Centralized control, but central site failure stops everything.
2. Centralized Locking Algorithm (CLA)
Idea: Each site performs its own transactions, but locking is done centrally.
How it Works:
• Before accessing data, a site sends a lock request to the central lock manager.
• Lock is granted if no conflict; otherwise, the site waits in queue.
• After update, site releases the lock and sends an update message.
Advantages:
• Supports distributed transaction execution.
• Centralized lock avoids lock inconsistencies.
Disadvantages:
• Still depends on central site for locks.
• Not crash-resistant; if central site fails, system halts.
Example:
• Site A asks to lock Y → central site checks and grants it.
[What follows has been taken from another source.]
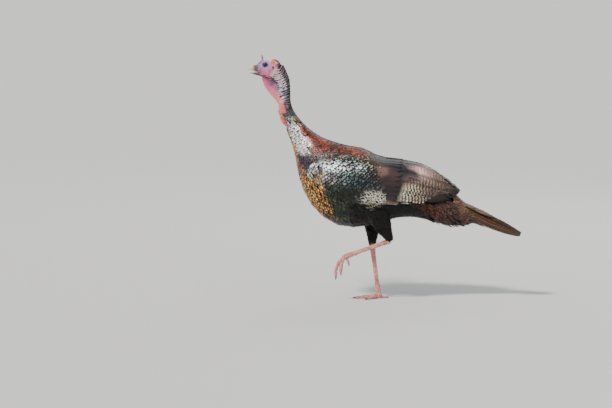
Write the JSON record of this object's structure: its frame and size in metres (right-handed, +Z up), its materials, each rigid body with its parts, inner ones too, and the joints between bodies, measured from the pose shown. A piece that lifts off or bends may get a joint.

• After use, Site A releases the lock → others can then access Y.
Better than CCA, but still fails if lock manager crashes.
3. INGRES Primary-Site Locking Algorithm
Idea: Each data object has a designated primary site where all updates for that object occur.
How it Works:
• Each site runs transactions locally.
• Updates are sent to the primary site of the data object for final execution.
• Slave processes prepare updates and send them to master.
Advantages:
• Distributes the workload.
• Avoids bottleneck of a single central site.
Disadvantages:
• Communication delay due to sending updates to primary site.
• Possible inconsistency if site crashes mid-process.
Example:
• Site B wants to update Z → sends to Site A (primary for Z) → update done.
Load is shared, but adds communication delay.
4. Two-Phase Locking Algorithm (2PL)
Idea: Transactions lock all needed data items before accessing them and release all locks only
after completion.
How it Works:
• Phase 1 (Growing): Locks are acquired.
• Phase 2 (Shrinking): Locks are released.
• No new lock is allowed once a lock is released.
Advantages:
• Ensures serializability (safe transaction ordering).
• Widely used and reliable.
Disadvantages:
• Can cause deadlocks.
• Can delay transactions if a site holding a lock crashes.
Example:
• T1: locks X, Y, performs operations → releases both.
• T2: waits until T1 finishes and releases locks.
Guarantees consistency, but deadlocks possible.